El dirigente cabildero responsabilizó a los juegos de video, a las películas y los vídeos musicales por exponer a los niños a una cultura de violencia cotidiana.

"En una contienda por la bajeza, muchas empresas compiten con otras para anonadar, violar y ofender toda la decencia de la sociedad civilizada, al llevar una combinación aún más tóxica de conducta temeraria y crueldad criminal hasta nuestros propios hogares", destacó LaPierre.

Se negó a responder preguntas al concluir su intervención. Aunque las medidas de seguridad fueron intensas, dos manifestantes lograron interrumpir a LaPierre mientras hablaba, mostrando carteles que acusaban a la NRA por la matanza de niños. Ambos fueron expulsados del lugar, mientras gritaban que más armas en las escuelas no constituían la respuesta adecuada.

LaPierre anunció que el ex representante republicano Asa Hutchison, de Arkansas, dirigirá el programa que elaborará un plan modelo de seguridad para las escuelas, el cual se basaría en voluntarios armados.

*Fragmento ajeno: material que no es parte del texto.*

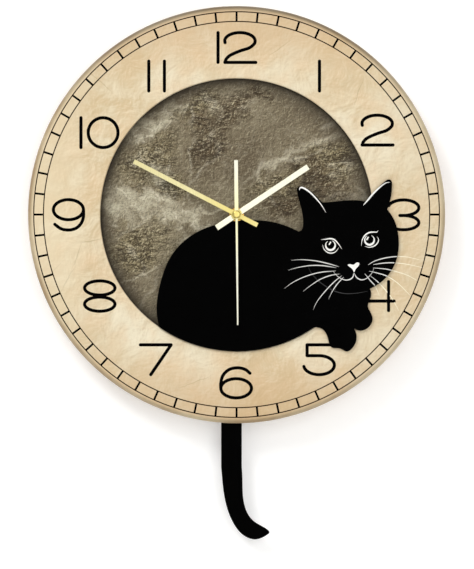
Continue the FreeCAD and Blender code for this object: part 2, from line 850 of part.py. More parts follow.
def hanger_plate():
    """A steel plate let into the cover, with the hole that goes over the wall hook."""
    body = new_body("hanger_plate")
    block(
        body,
        "-hanger_width / 2",
        "hanger_width / 2",
        "case_top - hanger_overlap",
        "case_top + hanger_reach",
        "0",
        "hanger_thickness",
    )
    top_corners = "min(4; hanger_width / 4)"
    round_edges(
        body,
        top_corners,
        lambda edge: runs_front_to_back(edge) and edge.CenterOfMass.z > number("case_top"),
    )
    bore(body, "hanging_hole_radius", "hanger_thickness", "hanger_thickness", "0", "hanging_hole_height")
    for x in ("hanger_screw_spread", "-hanger_screw_spread"):
        z = "case_top - hanger_overlap / 2"
        bore(body, "small_screw_radius", "hanger_thickness", "hanger_thickness", x, z)
        bore(body, "small_head_radius", "small_head_height", "small_head_height", x, z)
    return keep(body)


def hanger_screws():
    screws = [
        pan_screw(
            f"hanger_screw_{i}",
            x,
            "case_top - hanger_overlap / 2",
            "small_head_height",
            "2.8",
            "small_screw_radius",
            "small_head_radius",
            "small_head_height",
        )
        for i, x in enumerate(("hanger_screw_spread", "-hanger_screw_spread"), start=1)
    ]
    return keep(bundle("hanger_screws", screws))


def threaded_bushing():
    """The brass bushing moulded into the front wall, that the dial is clamped on."""
    return keep(
        turned(
            "threaded_bushing",
            [
                ("hour_pipe_bore", "inner_front"),
                ("bushing_flange_radius", "inner_front"),
                ("bushing_flange_radius", "inner_front + bushing_flange"),
                ("bushing_radius", "inner_front + bushing_flange"),
                ("bushing_radius", "bushing_front - bushing_chamfer"),
                ("bushing_radius - bushing_chamfer", "bushing_front"),
                ("hour_pipe_bore", "bushing_front"),
            ],
        )
    )


def shaft_nut():
    """A round open nut with two driving slots."""
    body = turned(
        "shaft_nut",
        [
            ("bushing_radius", "disc_front"),
            ("nut_radius", "disc_front"),
            ("nut_radius", "disc_front + nut_thickness - 0.3"),
            ("nut_radius - 0.3", "disc_front + nut_thickness"),
            ("bushing_radius", "disc_front + nut_thickness"),
        ],
    )
    recess(
        body,
        "-nut_radius",
        "nut_radius",
        "-nut_slot / 2",
        "nut_slot / 2",
        "disc_front + nut_thickness",
        "nut_thickness / 2",
    )
    return keep(body)


# ---------------------------------------------------------------------------------------------
# Hands
# ---------------------------------------------------------------------------------------------
def turn_to(body, angle):
    """Turns a hand clockwise from twelve o'clock, as seen from the front."""
    body.Placement = FreeCAD.Placement(body.Placement.Base, Rotation(Vector(0, 1, 0), number(angle)))
    body.setExpression("Placement.Rotation.Angle", formula(f"{angle} * 1deg"))


def bar_hand(name, hand, pipe_radius):
    """A straight bar with square ends on a round hub."""
    body = new_body(name)
    level = f"{hand}_level"
    thickness = f"{hand}_thickness"
    half = f"{hand}_width / 2"
    disc(body, "hub_radius", level, thickness)
    block(body, f"-{half}", half, f"-{hand}_tail", f"{hand}_reach", level, thickness)
    bore(body, pipe_radius, f"{hand}_front", thickness)
    turn_to(body, f"{hand}_angle")
    return keep(body)


def collet(name, hand, pipe_radius):
    """The ring pressed on the pipe behind a hand."""
    return keep(
        turned(
            name,
            [
                (pipe_radius, f"{hand}_level - collet_wall"),
                (f"{pipe_radius} + collet_wall", f"{hand}_level - collet_wall"),
                (f"{pipe_radius} + collet_wall", f"{hand}_level"),
                (pipe_radius, f"{hand}_level"),
            ],
        )
    )


def second_hand():
    """A tapered needle with a broad counterweight, a boss behind, all on the thin arbor."""
    body = new_body("second_hand")
    disc(body, "cap_radius", "second_level", "second_thickness")
    sketch = new_sketch(body, "second_level")
    polygon(
        sketch,
        [
            ("-second_width / 2", "0"),
            ("second_width / 2", "0"),
            ("second_tip / 2", "second_reach"),
            ("-second_tip / 2", "second_reach"),
        ],
    )
    pad(body, sketch, "second_thickness")
    half = "second_tail_width / 2"
    block(body, f"-{half}", half, "-second_tail", "0", "second_level", "second_thickness")
    boss_back = "minute_front + 0.4"
    disc(body, "second_boss_radius", boss_back, f"second_level - ({boss_back})")
    bore(body, "second_arbor_radius", "second_front", f"second_front - ({boss_back})")
    turn_to(body, "second_angle")
    return keep(body)


def second_hand_cap():
    """The small domed cap over the hands' axis."""
    body = turned(
        "second_hand_cap",
        [
            ("0", "second_front"),
            ("cap_radius", "second_front"),
            ("cap_radius", "second_front + cap_height"),
            ("0", "second_front + cap_height"),
        ],
    )
    dome = "min(cap_height; cap_radius) * 0.9"
    round_edges(body, dome, lambda edge: is_ring(edge, "cap_radius", "second_front + cap_height"))
    return keep(body)


# ---------------------------------------------------------------------------------------------
# Going train and motion work
# ---------------------------------------------------------------------------------------------
def arbor_body(name, x, z, radius, back, front):
    body = new_body(name, x=x, z=z)
    disc(body, radius, back, f"{front} - ({back})")
    return body


ARBOR_BACK = "bridge_back + 0.2"
PLATE_PIVOT = "middle_plate_front - 0.2"
WALL_PIVOT = "inner_front + pivot_depth"


def second_wheel():
    """The wheel on the hands' axis that turns once a minute, with its long arbor and its pinion."""
    arbor_front = "second_front"
    body = arbor_body("second_wheel", "0", "0", "second_arbor_radius", ARBOR_BACK, arbor_front)
    add_wheel(
        body, "second_teeth", "intermediate_module", "second_wheel_set", "wheel_width", "intermediate_direction"
    )
    add_pinion(
        body, "second_leaves", "second_module", "second_pinion_set", "pinion_width", "third_direction"
    )
    return keep(body)


def third_wheel():
    body = arbor_body("third_wheel", "third_x", "third_z", "arbor_radius", ARBOR_BACK, WALL_PIVOT)
    towards_centre = "third_direction + 180"
    add_wheel(body, "third_teeth", "second_module", "third_wheel_set", "wheel_width", towards_centre)
    add_pinion(body, "third_leaves", "third_module", "third_pinion_set", "pinion_width", towards_centre)
    return keep(body)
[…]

Los 4,3 millones de miembros de la NRA se abstuvieron de participar en el debate público después de la matanza de Newton, Connecticut, en una actitud inusual mientras todo el país pugnaba por hallar una respuesta a la causa del cruento suceso. La NRA retiró su página de Facebook y mantuvo silencio en Twitter.

Desde la matanza, el presidente Barack Obama ha pedido al Congreso que restablezca la prohibición de las armas automáticas, la cual perdió vigencia en el 2004, y apruebe leyes para impedir que las personas compren pistolas o fusiles sin que se les revisen sus antecedentes.